Craig Bellamy of course is an example from last year who falls into this category. He was actually signed on a free transfer.
Bellamy's former team-mate Kyut also looks an interesting future prospect using this formula, and he is the epitome of hard work and dressing room togetherness, something high on Mackay's wish list. And who will forget his Carling Cup Final goal against Cardiff in 2012>?
Of course there is always room for a player or two who might cost a substantial amount of money and never return the transfer fee in cash. Just as long as they do in performance. This fourth category is the game-changer, the Fernandinho, the Tevez, the Van Perse.
Manchester City can pay £35million for a player and may only recoup £12million when he is sold but for them it is the cost of doing business and it's in their business model.
For Cardiff City it is not. Indeed even for a club like Arsenal it's unlikely. Any return a player generates the club will be in maintaining Champions League qualification or progress to the final rounds or winning the title itself.
For a club like Cardiff, although paying a much smaller fee for a record signing of perhaps £8million, it might be what's needed to maintain Premier League status. It's all a matter of perception.
To consider all the names linked with Cardiff over the past weeks means to categorize them into these main groups.
Here's as many of the names as I can think of. Play the game and see who strikes the right chord. One caveat before you start, extra points go to any former Mackay players on the list.
I think you'll find that most all of these players can fit into these categories, which suggests to me that there is some truth to each one of them.

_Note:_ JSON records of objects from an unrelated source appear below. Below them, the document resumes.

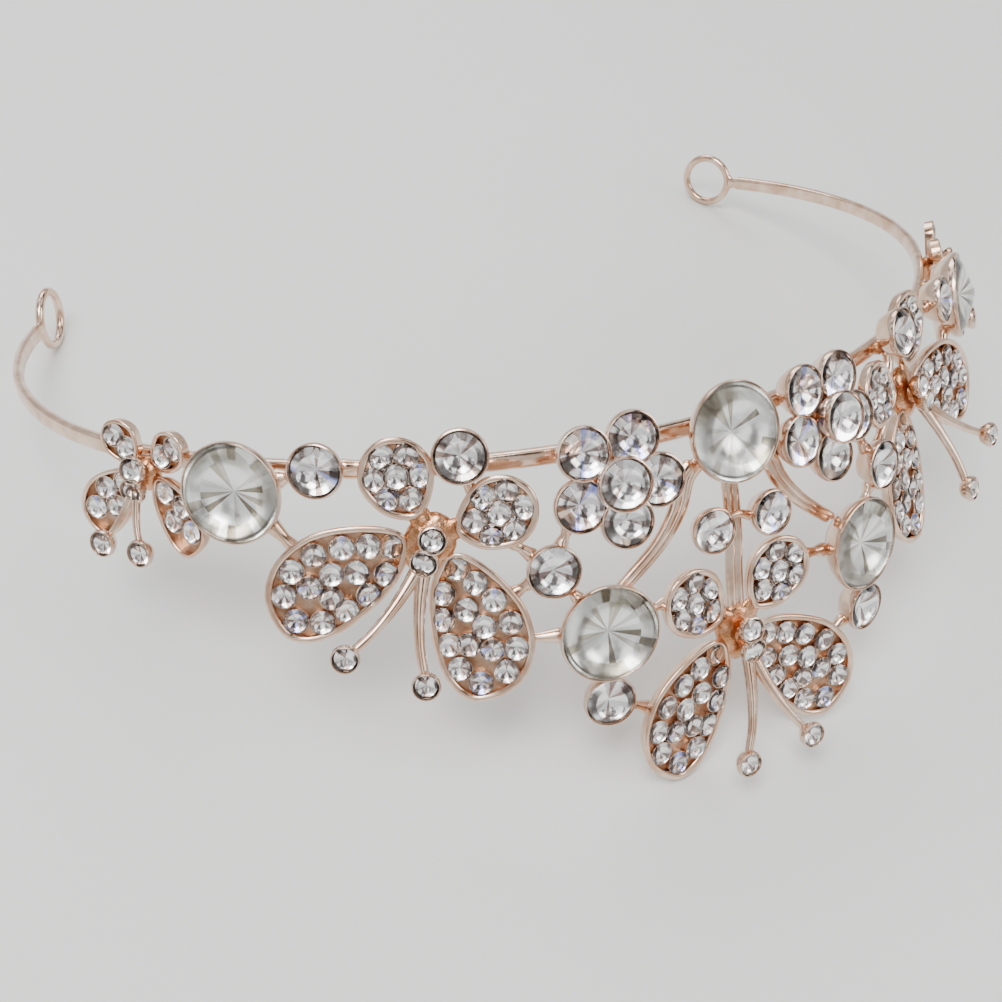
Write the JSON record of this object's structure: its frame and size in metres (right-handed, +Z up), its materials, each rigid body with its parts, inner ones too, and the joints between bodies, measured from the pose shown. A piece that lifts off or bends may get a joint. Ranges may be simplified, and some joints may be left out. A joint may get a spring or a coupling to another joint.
{
  "type": "bridal tiara",
  "caption": "Rose gold bridal tiara: springy headband with hair loops, carrying stone-set butterflies, flowers and large pointed crystals.",
  "frame": {"origin": "middle of the footprint, on the table that the tiara lies on crest down", "axes": "+Z up, -Y towards the front of the tiara, +X along its width, to the right seen from the front"},
  "size_m": [0.143, 0.1162, 0.0438],
  "materials": {
    "rose_gold": "polished rose gold plating",
    "wing_metal": "polished rose gold plating, rough in the hubs",
    "crystal": "clear foil-backed crystal",
    "pave": "small clear foil-backed stones"
  },
  "bodies": {
    "root": {"centre_butterfly_body": "rose_gold", "centre_butterfly_left_fore_pave": "pave", "centre_butterfly_left_hind_pave": "pave", "centre_butterfly_right_fore_pave": "pave", "centre_butterfly_right_hind_pave": "pave", "centre_butterfly_wings": "wing_metal", "centre_casting": "rose_gold", "headband": "rose_gold", "left_butterfly_body": "rose_gold", "left_butterfly_left_fore_pave": "pave", "left_butterfly_left_hind_pave": "pave", "left_butterfly_right_fore_pave": "pave", "left_butterfly_right_hind_pave": "pave", "left_butterfly_wings": "wing_metal", "left_chaton_1": "crystal", "left_chaton_2": "crystal", "left_chaton_3": "crystal", "left_chaton_4": "crystal", "left_drop_stone": "crystal", "left_end_butterfly_body": "rose_gold", "left_end_butterfly_wings": "wing_metal", "left_end_loop": "rose_gold", "left_flower_centre_stone": "crystal", "left_flower_setting": "rose_gold", "left_lower_casting": "rose_gold", "left_lower_rivoli": "crystal", "left_petal_stone_1": "crystal", "left_petal_stone_2": "crystal", "left_petal_stone_3": "crystal", "left_petal_stone_4": "crystal", "left_petal_stone_5": "crystal", "left_side_casting": "rose_gold", "left_side_rivoli": "crystal", "right_butterfly_body": "rose_gold", "right_butterfly_left_fore_pave": "pave", "right_butterfly_left_hind_pave": "pave", "right_butterfly_right_fore_pave": "pave", "right_butterfly_right_hind_pave": "pave", "right_butterfly_wings": "wing_metal", "right_chaton_1": "crystal", "right_chaton_2": "crystal", "right_chaton_3": "crystal", "right_chaton_4": "crystal", "right_drop_stone": "crystal", "right_end_butterfly_body": "rose_gold", "right_end_butterfly_wings": "wing_metal", "right_end_loop": "rose_gold", "right_flower_centre_stone": "crystal", "right_flower_setting": "rose_gold", "right_lower_casting": "rose_gold", "right_lower_rivoli": "crystal", "right_petal_stone_1": "crystal", "right_petal_stone_2": "crystal", "right_petal_stone_3": "crystal", "right_petal_stone_4": "crystal", "right_petal_stone_5": "crystal", "right_side_casting": "rose_gold", "right_side_rivoli": "crystal", "top_rivoli": "crystal"}
  },
  "joints": []
}
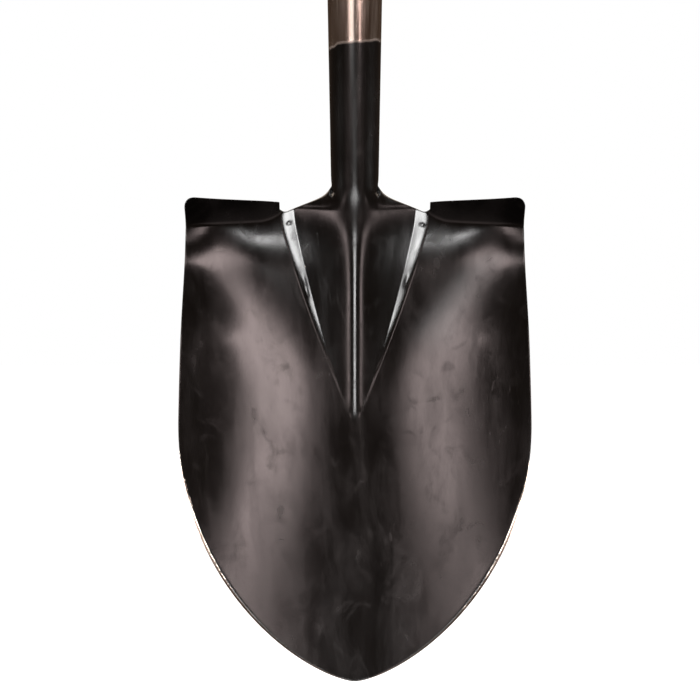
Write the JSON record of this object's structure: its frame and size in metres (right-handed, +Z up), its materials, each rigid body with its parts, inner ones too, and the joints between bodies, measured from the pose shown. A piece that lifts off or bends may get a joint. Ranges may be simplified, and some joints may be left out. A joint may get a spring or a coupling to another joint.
{
  "type": "round point shovel",
  "caption": "Round point digging shovel: dished black steel blade with forward turned steps and a rolled socket, ash shaft and a steel D grip with a turned wooden bar.",
  "frame": {"origin": "middle of the D grip's bar, on the shaft's axis", "axes": "+Z up along the shaft's axis from the blade to the grip, -Y out of the front (dirt side) of the blade, +X to the right seen from the front, along the grip bar"},
  "size_m": [0.2228, 0.0746, 1.0005],
  "materials": {
    "black_steel": "black enamel baked on pressed steel, satin gloss, worn to bare steel at the cutting edge",
    "ash": "turned ash under clear lacquer",
    "rivet_steel": "plain steel, headed cold"
  },
  "bodies": {
    "root": {"blade_with_socket": "black_steel", "shaft": "ash", "socket_rivet_lower": "rivet_steel", "socket_rivet_upper": "rivet_steel", "yoke": "black_steel", "yoke_rivet_lower": "rivet_steel", "yoke_rivet_upper": "rivet_steel", "grip_bar": "ash", "grip_rod": "rivet_steel", "grip_washer_left": "rivet_steel", "grip_washer_right": "rivet_steel"}
  },
  "joints": []
}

Danny Graham (Sunderland), Chris Eagles (Burnley), John Brayford (Derby), Dirk Kyut (Fenerbahce), Oussamah Assardi (Liverpool), Joseph Yobo (Fenerbahce), Soloman Kalou (Lille), Albert Adomah (Bristol City), Bafetimbi Gomis (Lyon), Gary Hooper (Celtic), Florent Malouda (Chelsea), William Gallas (Tottenham), Jamie Mackie (QPR), Carlton Cole (West Ham), Tom Ince and Matty Phillips (Blackpool), Leon Barnett (Norwich), Will Buckley (Brighton), Marvin Sordell (Bolton), Lewis McGugan (N.Forest).